In order to determine how to apply these entropy calculations to the IAP requirements, we actually need to look at NIST SP 800-63 v1.0.2, as the calculation language has been removed from 800-63-1. While superceded, v1.0.2 is still referenced by the current Federal Identity, Credentialing, and Access Management Trust Framework Provider Adoption Process (TFPAP) (v1.0.1, dated Sept 2009), with which the InCommon IAPs comply. Referencing Appendix A of SP 800-63 v1.0.2, we see that to calculate the number of possible unsuccessful authentication events permitted, we solve the equation 2 b / 2 n where b is the bits of entropy calculated (30 in the previous example) and n is the value permitted by the profile in question (10 for Bronze, 14 for Silver).

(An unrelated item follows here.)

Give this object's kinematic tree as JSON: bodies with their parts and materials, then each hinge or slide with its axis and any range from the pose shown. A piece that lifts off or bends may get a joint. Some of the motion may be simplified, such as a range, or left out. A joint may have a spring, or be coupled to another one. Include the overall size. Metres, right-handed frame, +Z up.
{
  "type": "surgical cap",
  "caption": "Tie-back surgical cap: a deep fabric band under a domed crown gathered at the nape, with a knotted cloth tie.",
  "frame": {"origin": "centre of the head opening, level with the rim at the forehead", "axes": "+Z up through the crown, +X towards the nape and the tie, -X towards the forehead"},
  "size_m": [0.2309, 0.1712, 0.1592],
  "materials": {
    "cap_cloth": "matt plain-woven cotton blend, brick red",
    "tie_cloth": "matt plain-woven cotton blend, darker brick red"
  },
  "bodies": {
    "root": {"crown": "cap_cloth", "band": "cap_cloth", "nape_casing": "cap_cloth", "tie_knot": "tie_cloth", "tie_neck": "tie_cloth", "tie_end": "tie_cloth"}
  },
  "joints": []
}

Continuing with the previous example, 2 30 / 2 10 = 1048576 failed authentication events would be permitted for Bronze, and 2 30 / 2 14 = 65536 would be permitted for Silver.

Options For Limiting Unsuccessful Authentications

The simplest conceptual model for limiting authentications is to count the number of failed authentication events and to expire a credential that reaches the limit. Other options include establishing policies that make it mathematically impossible to reach such a limit, usually based on x failures within y minutes triggering a z minute lockout, with password expiring every n days. Password Entropy Calculators can help determine such policies. Example compliant policies could be

Maximum Failures

Failed Attempts Before Lockout

Lockout Duration

Password Expiration

1048576 (Bronze)

15

~10 minutes

Annual

65536 (Silver)

15

~2 hours

Annual

For comparison, NIST SP 800-63-1 dramatically simplifies this policy selection by requiring passwords consistent with 14 bits of entropy for LOA 1 and 30 bits of entropy for LOA 2, and mandating no more than 100 failed attempts per 30 day period for either. (Table 6)

Different institutions will take different approaches based upon local requirements. This document does not argue one solution is better or worse than another.

Arguments For Simple Counting of Failed Authentications

A simple counter is also a simple policy. For sufficiently large permitted numbers of failed authentication events, the likelihood of an individual reaching the maximum threshold under normal circumstances is exceedingly low, minimizing user impact. Where the threshold is approach (let alone reached), it is likely due to reasons that are desirable to have detected, eg attack in progress or misconfigured email client.

Lockout policies as described above are typically enforced at the credential store. In a heterogeneous environment with multiple credential stores, such as AD, LDAP, and RADIUS, coordinating these policies across the credential stores is exceedingly difficult. Instead, the policies must be "split". In the previous example, perhaps 5 failed attempts trigger a lockout at each credential store (since one must assume a concurrent attack against all three credential stores). It is easier to centralize a simple counter across multiple credential stores. A centralized tracking facility also simplifies user support.

While compatible with annual (or other periodic) password reset policies, a simple counter does not require them.

Arguments Against Simple Counting of Failed Authentications

NIST SP 800-63-1 enumerates various problems with maintaining a simple counter (§8.2.3). While some of these are inherent in the highly restrictive policy required (100 failed attempts per 30 day period), some of these are more general and worth consideration.

  • The approach is subject to denial of service attack. While true, a lockout is also subject to denial of service attacks, and arguably more quickly.
  • The approach is a single point of failure. This depends on the actual implementation, it is possible to invest sufficiently to make each part highly available. Furthermore, if the central counter is offline, IAQs could simply not be asserted for the duration.
  • There may be a delay in the processing of records and the subsequent credential invalidation. Given that the InCommon IAPs require credential revocation within 72 hours of notification of compromise, it seems reasonable that a delay of up to several minutes (if not longer) is permissible in processing an invalidation once a threshold has been reached.

The mitigations described in 800-63-1 (requiring CAPTCHA after a few failed authentications, increasing waits between subsequent authentication attempts, whitelisting IP addresses for authentication) are worthy of consideration, but are independent of the approach selected.